I guess the Singapore tourism authorities must be sniggering among themselves at how Malaysia keeps shooting itself in its foot. Guess what the reaction of foreign tourists will be to this kind of a report? Tourism Minister Leo Michael Toyad must be pulling out his hair with despair.

More seriously, what are we coming to? First, mat skodeng , now this. Are we becoming like Iran where the people's morals are policed publicly? Where male religious officials see fit to comment on the clothes worn by Muslim women?

You have to read the report for yourself to find out exactly how these officials conducted themselves. And then wonder how Singaporeans reading the report will react - or what they will think.

I hope that some of the youths who were involved in that incident - or their parents - decide to sue the pants off these officials and the organisation they purport to represent.

Also, I hope that the police will clarify their role in this whole unsavoury episode. Are the police guardians of public law and order or of public morality? Don't they have better things to do like, say, resolving the crime epidemic in our major cities?

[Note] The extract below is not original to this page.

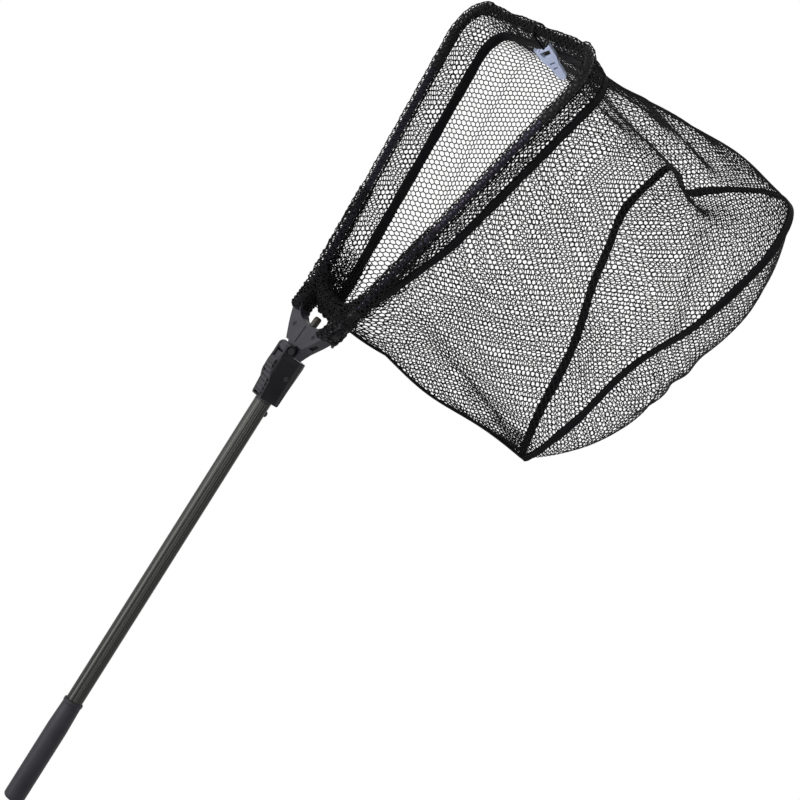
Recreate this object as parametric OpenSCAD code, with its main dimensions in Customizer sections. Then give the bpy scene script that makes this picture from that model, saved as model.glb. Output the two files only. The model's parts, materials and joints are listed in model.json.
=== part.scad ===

More seriously, are all these incidents and initiatives part of a desperate effort by certain reactionary elements to roll back the reformist agenda of Prime Minister Abdullah Ahmad Badawi? When all else fails, cloak yourself in the robes of religious uprightness and morality and go after the evildoers, the miscreants and the deviants.

It will be a brave man who dares to criticise these elements. For it appears to be becoming a replay of what is happening in Iran and what happened not so long ago in Afghanistan.

Will the likes of Kalimullah Hassan ( News Straits Times group editor-in-chief), Zainuddin Maidin (information minister), Hishammuddin Hussein Onn (education minister), Khairy Jamalludin (Umno Youth deputy chief) and Anwar Ibrahim come out with forthright criticisms and comments?

Or will they decide that discretion is the better part of valour? Will it take the prime minister himself to make a forthright statement on what can be done and what cannot be done in this multiracial society of ours?

For all his faults, former prime minister Dr Mahathir Mohamad would not have hesitated to make a stand on something like this.